Charitable giving is generally motivated by emotions rather than analytical thinking. It can be surprisingly difficult to conceptualize or visualize the impact of a monetary donation. Customers are more likely to respond to a donation that has a quantifiable impact.
To demonstrate that distinction, consider the difference between saying:
- Your campaign planted a specific number of trees: “Thanks to your help, we’ve managed to plant 10,000 trees; that’s one tree planted for every tree torn down from deforestation!”
- Your campaign raised a certain amount of money to support reforestation: “Thanks to your help, we can now fund reforestation efforts!”.
Even if they have the same effect on the environment, monetary donations are far more abstract and difficult to connect to an emotional response.
6. Partnership Donations
Another effective method of cause marketing includes brands who partner together for the purpose of giving back. For example, a small brand who is genuinely attached to a cause might partner with a larger brand who would donate capital to the cause for the partnership.

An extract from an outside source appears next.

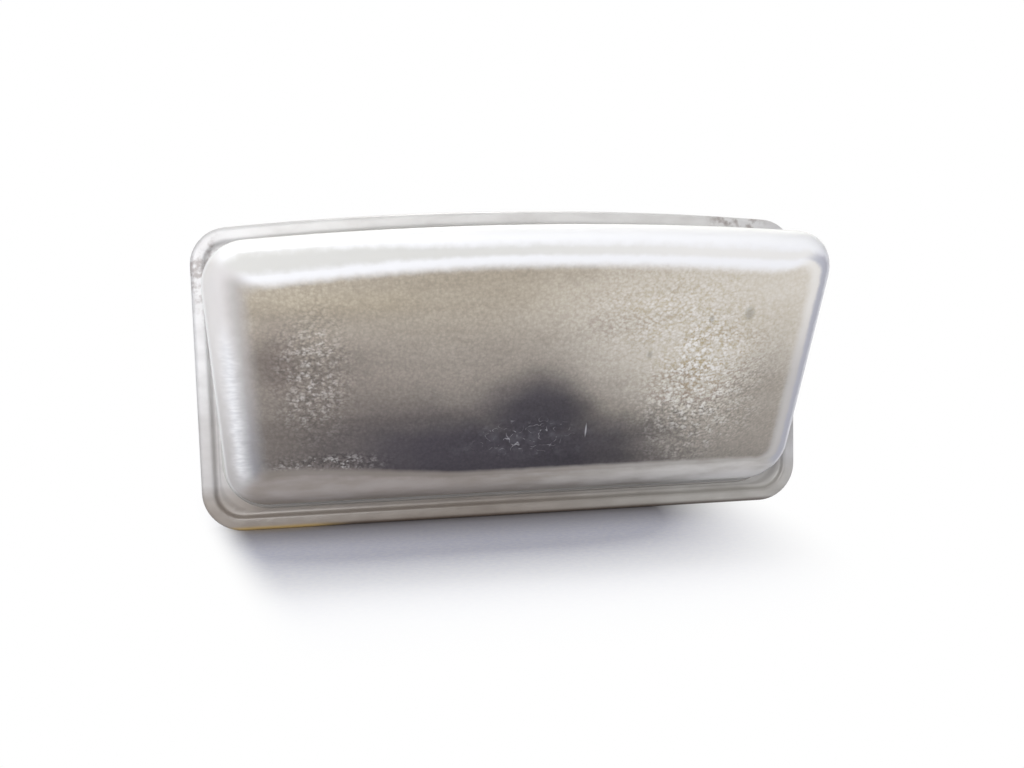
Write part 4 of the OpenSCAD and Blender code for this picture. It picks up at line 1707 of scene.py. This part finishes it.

Essence, a magazine focusing on WoC (women of color), partnered with Pine-Sol on a new Build Your Legacy campaign that focuses on promoting strong female entrepreneurs.
Build Your Legacy was an contest that gave entrepreneurs the chance to submit an application for funding. In 2020, Essence and Pine-Sol donated a total of $250,000—$150,000 to the grand prize winner, $15,000 each to two semifinalists, and $10,000 to seven other entrants.
This example demonstrates the power of cause marketing when the cause aligns with the brand’s image, values, and audience. While applicants can choose to opt into promotional materials from Pine-Sol, this isn’t necessary to submit an application.
Cause marketing can come off as cynical or opportunist when poorly thought out, but it often gives businesses the chance to contribute more than they would have been able to without a cause marketing strategy. For example, if you pledge to donate 10% of revenue, your sales could increase dramatically as more customers move to support your brand.
With that in mind, there doesn’t have to be a conflict between your bottom line and your desire to make a difference. These tips will help you craft more thoughtful cause marketing campaigns that connect with your audience, increase sales, and make a difference for people in need.